SpaceX CEO Elon Musk says that the first prototype of a Starship booster – known as Super Heavy – could be finished and ready for flight testing just “a few months” from now.
Standing about as tall as an entire two-stage Falcon 9 rocket at 70 meters (230 ft) tip to tail, the Super Heavy booster tasked with getting Starship about a quarter of the way to orbit will unequivocally be the largest rocket stage ever built. Outfitted with up to 28 Raptors capable of producing more than ~7300 metric tons (~16.2 million lbf) of thrust at liftoff, Super Heavy will also be the most powerful rocket ever built, respectively outclassing Saturn V and SpaceX’s own Falcon Heavy by a factor of more than two and three.
While it could be awhile before SpaceX is ready to risk more than two-dozen Raptor engines on a single vehicle, Super Heavy will be able stand on the back of a wealth of experience gained from a full year of Starship production and testing.
As previously discussed on Teslarati, SpaceX has been gradually working on the first Super Heavy booster over the last few months despite a clear primary focus on Starship production and SN8’s high-altitude launch debut. Most recently, the first eight-Raptor thrust structure, a custom common (i.e. shared) tank dome, and an extra-wide transfer tube needed to feed liquid methane through Super Heavy’s liquid oxygen tank were spotted at SpaceX’s Boca Chica, Texas factory.
Aerial photos captured by RGV Aerial Photography on December 22nd also revealed that SpaceX appears to be simultaneously stacking two separate sections of Super Heavy BN1 inside an ~80-meter (~260 ft) tall high bay. While it’s impossible to know exactly where SpaceX stands in the process of assembling what it’s deemed Booster Number 1 (BN1), at least a dozen rings are in the stacking stage with another one or two dozen awaiting their addition to the main booster ‘stack’.
Combined, SpaceX may already have all ~38 of the steel rings it needs to complete Super Heavy BN1 staged around the build site. With BN1’s forward dome already into the stacking process in the high bay and its common dome more or less ready to join it, the only major parts missing are the first Super Heavy engine section and landing legs. It’s not even clear if BN1 will receive the fin-like legs depicted in SpaceX’s official renders, so that engine section is all that truly remains.

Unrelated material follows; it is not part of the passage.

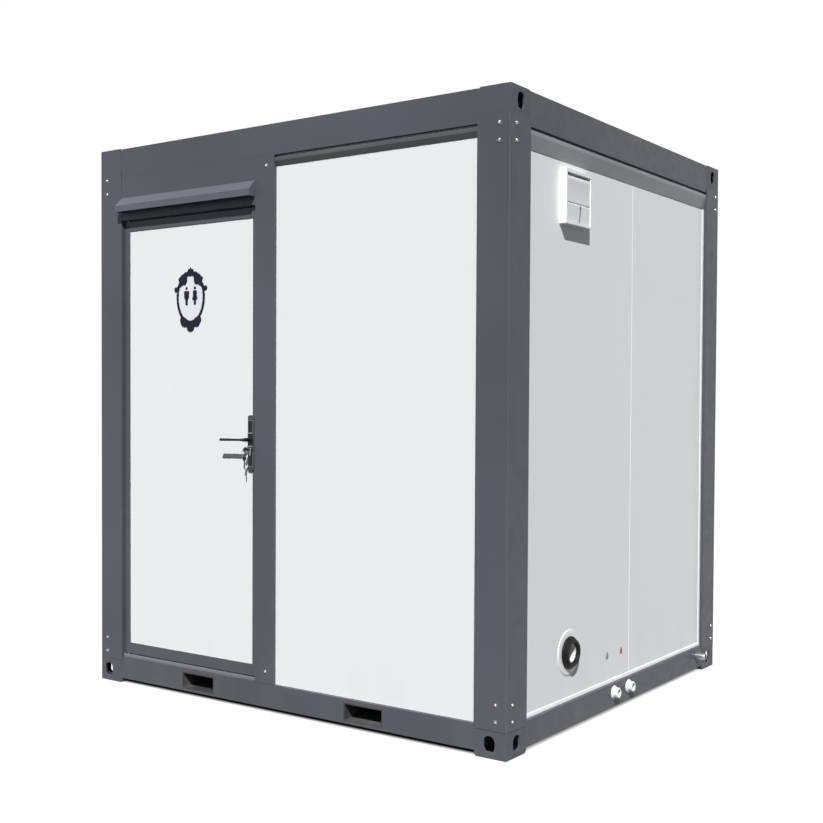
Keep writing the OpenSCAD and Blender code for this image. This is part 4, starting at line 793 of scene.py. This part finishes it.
def vent_flap(node, body, lip):
    """A flap with its rolled upper edge, its pins and, where asked for, a lip under the edge."""
    low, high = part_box(node)
    axis_x, axis_z = low[0] + ROLL_R, high[2] - ROLL_R
    foot, wide = low[2] - axis_z, high[1] - low[1]
    section = [(-0.00125, foot), (0.00125, foot), (0.0018, foot + 0.004)]
    section += [(0.0018, -0.016), (0.0030, -0.012)] if lip else [(0.0018, -0.006)]
    section += [(ROLL_R * math.cos(a), ROLL_R * math.sin(a))
                for a in (math.radians(30 * k) for k in range(7))]
    section += [(-0.00125, -0.004)]
    bm = bmesh.new()
    prism(bm, section, lambda a, b, c: Vector((axis_x + a, low[1] + 0.005 + c, axis_z + b)),
          wide - 0.010)
    lathe(bm, [(0, 0), (0.002, 0), (0.002, wide), (0, wide)],
          (axis_x, low[1], axis_z), (0, 1, 0), 20)
    piece(node + "_leaf", bm, body, "vent_plastic", angle=30, bevel=0.0004, replaced=(node,))


def pull_strap():
    """The strap that opens the lower flap: a knob, and a narrowing tape down to the foot."""
    low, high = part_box("vent_lower_flap")
    axis_x, axis_z = low[0] + ROLL_R, high[2] - ROLL_R
    start = axis_z - 0.006
    hang = start - (low[2] + 0.002)
    rows = []
    for k in range(13):
        t = k / 12
        out = axis_x + 0.0030 + 0.0012 * math.sin(math.pi * t)
        half = 0.0030 - 0.0009 * t
        y = STRAP_Y - 0.0035 * min(1, 6 * t) - 0.0075 * t
        rows.append([Vector((out + d, y + s, start - t * hang)) for d, s in
                     ((0, -half), (STRAP_THICK, -half), (STRAP_THICK, half), (0, half))])
    bm = bmesh.new()
    loft(bm, rows)
    lathe(bm, [(0, 0), (0.0055, 0), (0.0055, 0.0018), (0.004, 0.0032), (0, 0.0036)],
          (axis_x + 0.0012, STRAP_Y, axis_z - 0.0065), (1, 0, 0), 24)
    piece("vent_pull_strap", bm, "lower_flap", "vent_plastic", look="strap_grey", bevel=0.0003)


def vent():
    """The moving pieces of the vent; its housing is a CAD node."""
    vent_flap("vent_upper_flap", "upper_flap", True)
    vent_flap("vent_lower_flap", "lower_flap", False)
    pull_strap()


# Soil outlet and water fittings, all turned about an axis along X

OUTLET_BORE_R = 0.037


def outlet():
    """The white ring on the wall, the ribbed rubber coupling in it, and the pipe's liner."""
    low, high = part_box("outlet_flange")
    wall = low[0]
    _, y, z = middle(low, high)
    r = (high[2] - low[2]) / 2
    bm = bmesh.new()
    lathe(bm, [(0.0525, 0), (r, 0), (r, 0.0010), (r - 0.0008, 0.0022), (r - 0.004, 0.0030),
               (0.0600, 0.0034), (0.0545, 0.0028), (0.0525, 0.0020)],
          (wall, y, z), (1, 0, 0), 96, closed=True)
    piece("outlet_rosette", bm, "cabin", "white_plastic", replaced=("outlet_flange",), angle=25)

    low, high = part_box("outlet_coupling")
    out = high[0] - wall
    r = (high[2] - low[2]) / 2
    bore = OUTLET_BORE_R
    bm = bmesh.new()
    lathe(bm, [(bore, -0.072), (0.052, -0.072), (0.052, 0.0032), (r - 0.001, 0.0032),
               (r, 0.0045), (r, 0.0095), (r - 0.0016, 0.0118), (0.0555, 0.0126),
               (0.0525, 0.0140), (0.0520, 0.0160), (0.0508, 0.0170), (0.0520, 0.0182),
               (0.0520, 0.0205), (0.0508, 0.0215), (0.0520, 0.0226), (0.0520, out - 0.0022),
               (0.0506, out - 0.0004), (0.0490, out), (0.0415, out), (0.0395, out - 0.0012),
               (bore + 0.0004, out - 0.006), (bore, out - 0.012)],
          (wall, y, z), (1, 0, 0), 80, closed=True)
    piece("outlet_sleeve", bm, "cabin", "coupling_rubber", replaced=("outlet_coupling",), angle=40)

    bm = bmesh.new()
    lathe(bm, [(bore - 0.0002, -0.050), (bore - 0.0002, out - 0.0140),
               (bore - 0.0008, out - 0.0130), (bore - 0.0018, out - 0.0135),
               (bore - 0.0022, out - 0.0150), (bore - 0.0022, -0.050)],
          (wall, y, z), (1, 0, 0), 72, closed=True)
    piece("outlet_liner", bm, "cabin", "white_plastic", look="pipe_cream", angle=40)


def water_inlets():
    """Two threaded nozzles on round flanges."""
    low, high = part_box("water_inlets")
    z = middle(low, high)[2]
    r = (high[2] - low[2]) / 2
    out = high[0] - BEAM_FACE
    thread = []
    for k in range(5):
        start = 0.0105 + k * (out - 0.0125) / 5
        thread += [(0.0205, start), (0.0215, start + 0.0008), (0.0215, start + 0.0014),
                   (0.0205, start + 0.0022)]
    back = low[0] - BEAM_FACE
    profile = [(0.0150, back), (0.0185, back), (0.0185, 0.0), (r, 0.0), (r, 0.0018),
               (r - 0.0015, 0.0036), (0.0235, 0.0050), (0.0225, 0.0070)]
    profile += thread
    profile += [(0.0200, out - 0.0008), (0.0192, out), (0.0158, out), (0.0150, out - 0.0008)]
    bm = bmesh.new()
    for y in (low[1] + r, high[1] - r):
        lathe(bm, profile, (BEAM_FACE, y, z), (1, 0, 0), 48, closed=True)
    piece("inlet_nozzles", bm, "cabin", "white_plastic", replaced=("water_inlets",), angle=40)


def drain_stub():
    """A steel tube with a slightly wider end."""
    low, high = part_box("drain_stub")
    _, y, z = middle(low, high)
    r = (high[2] - low[2]) / 2
    end = high[0] - low[0]
    bm = bmesh.new()
    lathe(bm, [(r - 0.003, 0), (r - 0.001, 0), (r - 0.001, end - 0.050), (r, end - 0.050),
               (r, end - 0.014), (r - 0.0008, end - 0.013), (r - 0.0008, end - 0.0018),
               (r - 0.0016, end - 0.0004), (r - 0.0022, end), (r - 0.003, end - 0.0008)],
          (low[0], y, z), (1, 0, 0), 48, closed=True)
    piece("drain_tube", bm, "cabin", "pipe_steel", replaced=("drain_stub",))


# Trims and marks

# Half the length of the trims at the foot of a side wall and of the back
TRIM_SIDE_HALF = 0.820
TRIM_BACK_HALF = 0.9185
# Sections: the first number stands out of the wall
TRIM_FOOT = [(0.0, 0.0003), (0.0024, 0.0003), (0.0030, 0.0010), (0.0030, 0.0135),
             (0.0022, 0.0150), (0.0, 0.0150)]
TRIM_END = [(0.0, 0.0), (0.0026, 0.0), (0.0026, 0.0150), (0.0, 0.0170)]
TRIM_SEAM = [(0.0, -0.0028), (0.0009, -0.0020), (0.0011, 0.0), (0.0009, 0.0020), (0.0, 0.0028)]
MARK_Z = 0.226
MARK_R = 0.0105


def threshold_strip():
    """The light strip under the door."""
    low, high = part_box("door_frame")
    front_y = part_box("door_leaf_frame")[0][1]
    section = [(0.0200, 0.0135), (-0.0035, 0.0135), (-0.0048, 0.0120), (-0.0048, 0.0005),
               (-0.0030, 0.0003), (-0.0005, 0.0118), (0.0200, 0.0128)]
    bm = bmesh.new()
    prism(bm, section, lambda a, b, c: Vector((low[0] + 0.001 + c, front_y + a, low[2] + b)),
          high[0] - low[0] - 0.002)
    piece("threshold_strip", bm, "cabin", "drip_paint", look="threshold_metal", bevel=0.0004)


def wall_trims():
    """White trims at the foot and the seam of three walls, and at the side walls' rear end."""
    low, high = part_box("service_wall_panel")
    wall, seam = high[0], high[1]
    base = low[2]
    start = base + 0.0155
    rise = high[2] - base - 0.093
    for side, out in (("right", 1), ("left", -1)):

        def place(a, y, z):
            return Vector((out * (wall + a), y, z))

        bm = bmesh.new()
        prism(bm, TRIM_FOOT, lambda a, b, c: place(a, c - TRIM_SIDE_HALF, base + b),
              2 * TRIM_SIDE_HALF)
        prism(bm, TRIM_END, lambda a, b, c: place(a, TRIM_SIDE_HALF - 0.0003 - b, start + c), rise)
        prism(bm, TRIM_SEAM, lambda a, b, c: place(a, seam + 0.0002 + b, start + c), rise)
        piece("wall_trim_" + side, bm, "cabin", "wall_skin", look="trim_white", bevel=0.0003)
    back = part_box("back_wall_panels")[1][1]
    bm = bmesh.new()
    prism(bm, TRIM_FOOT, lambda a, b, c: Vector((c - TRIM_BACK_HALF, back + a, base + b)),
          2 * TRIM_BACK_HALF)
    prism(bm, TRIM_SEAM, lambda a, b, c: Vector((b, back + a, start + c)), rise)
    piece("wall_trim_back", bm, "cabin", "wall_skin", look="trim_white", bevel=0.0003)


def inlet_marks():
    """A drop beside the outlet for each water inlet, at its distance from the front edge."""
    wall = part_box("service_wall_panel")[1][0]
    drop = [(MARK_R * math.sin(q), 0.0085 * max(0.0, -math.cos(q)) ** 3 - MARK_R * math.cos(q))
            for q in turns(40)]
    for name, y, look in (("inlet_mark_cold", FRONT_EDGE + 0.816, "mark_grey"),
                          ("inlet_mark_hot", FRONT_EDGE + 0.944, "mark_red")):
        bm = bmesh.new()
        prism(bm, drop, lambda a, b, c: Vector((wall + c, y + a, MARK_Z + b)), 0.0009)
        piece(name, bm, "cabin", "white_plastic", look=look, bevel=0.0002)


# CAD nodes

# Width of the rounding by material slot
EDGE_WIDTH = {"frame_paint": 0.0009, "casting_paint": 0.0010, "wall_skin": 0.0008, "glaze": 0.004,
              "white_plastic": 0.0015, "vent_plastic": 0.0015, "lock_black": 0.001}
OTHER_EDGE_WIDTH = 0.0006
# Rounding would crumple the posts round their holes, and the pan's narrow ledge
SHARP_NODES = ("corner_posts", "door_post", "toilet_pan")


def dress_cad():
    """Gives each CAD node its material, and rounds its edges a little."""
    for row in frame["record"]["subparts"]:
        node, slot = nodes[row["node"]], row["material_slot"]
        node.data.materials.clear()
        node.data.materials.append(MATERIALS[slot])
        if row["node"] in SHARP_NODES:
            continue
        weld = node.modifiers.new("weld", "WELD")
        weld.merge_threshold = 0.00002
        soften(node, EDGE_WIDTH.get(slot, OTHER_EDGE_WIDTH), 2, 40)
        even = node.modifiers.new("even", "WEIGHTED_NORMAL")
        even.keep_sharp = True


# Ground, sky and lamps

def seen_directly(tree):
    """1 for camera, glossy and transmission rays, 0 for the light that falls on the object."""
    path = tree.nodes.new("ShaderNodeLightPath")
    seen = calculate(tree, "MAXIMUM", path.outputs["Is Camera Ray"], path.outputs["Is Glossy Ray"])
    return calculate(tree, "MAXIMUM", seen, path.outputs["Is Transmission Ray"])


def mix_shaders(tree, fac, a, b, surface):
    """Shader a where fac is 0 and b where it is 1, into the given input."""
    pick = tree.nodes.new("ShaderNodeMixShader")
    tree.links.new(fac, pick.inputs["Fac"])
    tree.links.new(a.outputs[0], pick.inputs[1])
    tree.links.new(b.outputs[0], pick.inputs[2])
    tree.links.new(pick.outputs[0], surface)


def open_ground(tree):
    """0 on the ground under the cabin, where the glow is left out so that the ground there shows
    dark as painted shade, and 1 round it.
    """
    outside = []
    for axis, edge in (("X", cad_box[1][0] - 0.06), ("Y", cad_box[1][1] - 0.015)):
        from_middle = calculate(tree, "ABSOLUTE", coordinate(tree, axis))
        outside.append(span_value(tree, from_middle, edge - 0.03, edge, 0.0, 1.0))
    return calculate(tree, "MAXIMUM", *outside)


def add_stage():
    """The ground, white where it is seen, with the cabin's shadows on it."""
    s = GROUND_HALF
    mesh = bpy.data.meshes.new("floor")
    mesh.from_pydata([(-s, -s, 0), (s, -s, 0), (s, s, 0), (-s, s, 0)], [], [(0, 1, 2, 3)])
    floor = bpy.data.objects.new("floor", mesh)
    bpy.context.collection.objects.link(floor)
    mat, tree, shader = new_material("floor_white")
    tone = ramp(tree, noise(tree, 0.7, 3), 0.3, 0.7, (0.150, 0.150, 0.150), (0.165, 0.165, 0.165))
    tree.links.new(tone, shader.inputs["Base Color"])
    shader.inputs["Roughness"].default_value = 1.0
    shader.inputs["Specular IOR Level"].default_value = 0.0
    glow = tree.nodes.new("ShaderNodeEmission")
    glow.inputs["Color"].default_value = WHITE
    # Painted shade: no glow on the ground under the cabin
    tree.links.new(calculate(tree, "MULTIPLY", open_ground(tree), GROUND_GLOW),
                   glow.inputs["Strength"])
    both = tree.nodes.new("ShaderNodeAddShader")
    tree.links.new(shader.outputs[0], both.inputs[0])
    tree.links.new(glow.outputs[0], both.inputs[1])
    matt = tree.nodes.new("ShaderNodeBsdfDiffuse")
    matt.inputs["Color"].default_value = GROUND_BOUNCE
    mix_shaders(tree, seen_directly(tree), matt, both,
                tree.nodes["Material Output"].inputs["Surface"])
    mesh.materials.append(mat)


def add_sun(name, power, spread, azimuth, height):
    """A distant lamp; a wider spread makes its shadows softer."""
    data = bpy.data.lights.new(name, "SUN")
    data.energy = power
    data.angle = spread
    lamp = bpy.data.objects.new(name, data)
    towards = Vector((math.sin(azimuth) * math.cos(height),
                      -math.cos(azimuth) * math.cos(height), math.sin(height)))
    lamp.rotation_euler = towards.to_track_quat("Z", "Y").to_euler()
    bpy.context.collection.objects.link(lamp)


def add_lights():
    """The sky, the sun and the lamp from behind."""
    world = bpy.data.worlds.new("world")
    bpy.context.scene.world = world
    world.use_nodes = True
    tree = world.node_tree
    tree.nodes.clear()
    out = tree.nodes.new("ShaderNodeOutputWorld")
    soft, seen = (tree.nodes.new("ShaderNodeBackground") for _ in range(2))
    soft.inputs["Color"].default_value = SKY_COLOUR
    soft.inputs["Strength"].default_value = SKY_LEVEL
    seen.inputs["Color"].default_value = WHITE
    seen.inputs["Strength"].default_value = 1.0
    mix_shaders(tree, seen_directly(tree), soft, seen, out.inputs["Surface"])
    add_sun("sun", SUN_POWER, SUN_SPREAD, SUN_AZIMUTH, SUN_HEIGHT)
    add_sun("fill", FILL_POWER, FILL_SPREAD, SUN_AZIMUTH + math.pi, FILL_HEIGHT)


add_camera()
add_stage()
add_lights()
bpy.context.scene.view_settings.view_transform = "Standard"
dress_cad()
# The rain hood takes the lighter copy of the frame paint, a painted highlight
nodes["rain_hood"].data.materials[0] = LOOKS["hood_painted_highlight"]
frame_bolts()
door_lock()
keys()
door_sign()
vent()
outlet()
water_inlets()
drain_stub()
threshold_strip()
wall_trims()
inlet_marks()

To complete what Musk has described as a short hop test powered by as few as two Raptor engines, it’s likely that the first Super Heavy booster will be far closer to a grounded structural test article than something capable of sending a 2000-ton Starship on its way to orbit. It’s even possible that SpaceX will build another test tank to independently stress test Super Heavy’s new engine section and eight-Raptor “thrust puck” before risking some three-dozen steel rings.